Sie mussten ertragen, wie Hermann Sandmann von der Gestapo verhaftet und in das KZ Sachsenhausen verschleppt wurde. Vier Monate nach dessen Tod wurde Regina Sandmann zusammen mit ihrem Sohn Hans nach Auschwitz deportiert. Am 3. Februar 1943 wurden insgesamt 952 Menschen in einen Zug gepfercht und vermutlich sofort nach Ankunft im Vernichtungslager ermordet.

Ruth und Ralph waren 4 Tage zuvor, am 29. Januar, abgeholt, nach Auschwitz deportiert und dort am 16. Februar ermordet worden. Aus der Familie Biesenthal konnte nur Ralphs Schwester Ruth ihr Leben retten. Sie emigrierte nach England. Ralphs Eltern Martha und Georg wurden im Oktober 1942 nach Theresienstadt deportiert. Georg kam dort ums Leben, seine Frau Martha wurde 1944 nach Auschwitz verbracht und dort ermordet.

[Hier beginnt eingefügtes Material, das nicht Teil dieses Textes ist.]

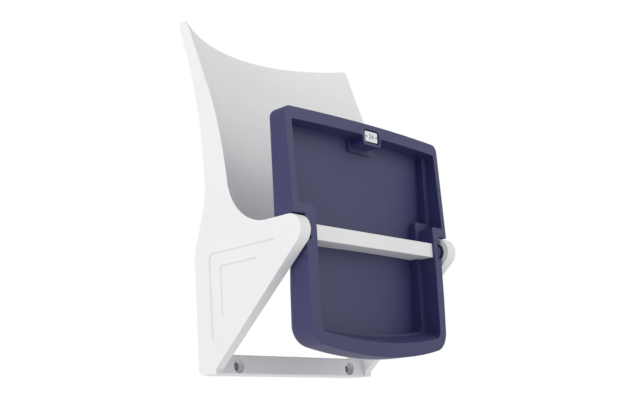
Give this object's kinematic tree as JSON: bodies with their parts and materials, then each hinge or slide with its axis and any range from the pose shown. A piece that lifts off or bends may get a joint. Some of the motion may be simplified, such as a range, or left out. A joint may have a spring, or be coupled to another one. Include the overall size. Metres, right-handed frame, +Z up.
{
  "type": "stadium seat",
  "caption": "Tip-up stadium seat for riser mounting: curved white back between two side frames with arms, and a dark blue tray-shaped pan that springs up.",
  "frame": {"origin": "midway between the two riser bolts, on the riser's face", "axes": "+Y back into the riser along the bolts, +X across the seat, +Z up"},
  "size_m": [0.4796, 0.382, 0.7218],
  "materials": {
    "white_moulding": "white moulded polypropylene, fine satin",
    "navy_moulding": "dark blue moulded polypropylene, satin gloss",
    "dark_nylon": "dark nylon",
    "plate_white": "white gloss plate",
    "zinc_steel": "zinc plated",
    "spring_steel": "oiled spring wire",
    "black_rubber": "moulded rubber"
  },
  "bodies": {
    "frame": {"back_shell": "white_moulding", "left_side_frame": "white_moulding", "right_side_frame": "white_moulding", "mounting_crossbar": "white_moulding", "bolt_sleeves": "zinc_steel", "back_screws": "zinc_steel", "crossbar_screws": "zinc_steel", "pivot_axle_left": "zinc_steel", "pivot_axle_right": "zinc_steel", "pivot_spacer_left": "dark_nylon", "pivot_spacer_right": "dark_nylon", "spring_retainer_left": "zinc_steel", "spring_retainer_right": "zinc_steel", "return_spring_left": "spring_steel", "return_spring_right": "spring_steel", "stop_peg_left": "zinc_steel", "stop_peg_right": "zinc_steel", "stop_sleeve_left": "black_rubber", "stop_sleeve_right": "black_rubber"},
    "seat": {"seat_pan": "navy_moulding", "seat_beam": "white_moulding", "pivot_bush_left": "navy_moulding", "pivot_bush_right": "navy_moulding", "number_plate": "plate_white", "plate_rivets": "dark_nylon"}
  },
  "joints": [
    {"name": "seat_tip", "type": "hinge", "parent": "frame", "child": "seat", "pos_m": [0, -0.267, 0.221], "axis": [1, 0, 0], "range_deg": [0, 86], "stiffness_Nm_per_rad": 1, "springref_deg": -51.57, "deforming": ["return_spring_left", "return_spring_right"]}
  ]
}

Stolperstein Hans J. Sandmann

HIER WOHNTE
HANS J. SANDMANN
JG. 1920
DEPORTIERT 3.2.1943
ERMORDET IN
AUSCHWITZ

Hans Julius Sandmann, geboren am 25. Oktober 1920 in Berlin, Sohn von Hermann und Regina Sandmann, wurde nur 23 Jahre alt. Er lebte immer mit seinen Eltern zusammen; zuerst in Prenzlauer Berg, Raabestraße 12 in enger Nachbarschaft mit seinem Onkel Siegfried und seiner Tante Rosa, ab 1937 bis zu seiner Deportation 1943 in der Pariser Straße 11. Vermutlich musste er sich jahrelang mit seiner zehn Jahre älteren Schwester Ruth und zum Schluss auch noch mit deren Ehemann Ralf Biesenthal in der kleinen Wohnung ein Zimmer teilen.

Er hatte den Beruf des Feinmechanikers erlernt und arbeitete in der Fabrik für „Feinmechanik und Optik Helmut Korth“ für einen Wochenlohn von 38 RM. Davon bestritt er zusammen mit seiner Schwester Ruth, die monatlich 175 RM verdiente, den Lebensunterhalt für sich und seine Eltern, nachdem sein Vater seine Anstellung verloren hatte.

Hans Sandmann wurde zusammen mit seiner Mutter am 3. Februar 1943 mit dem sogenannten „28.Osttransport“ nach Auschwitz verschleppt und dort sofort ermordet.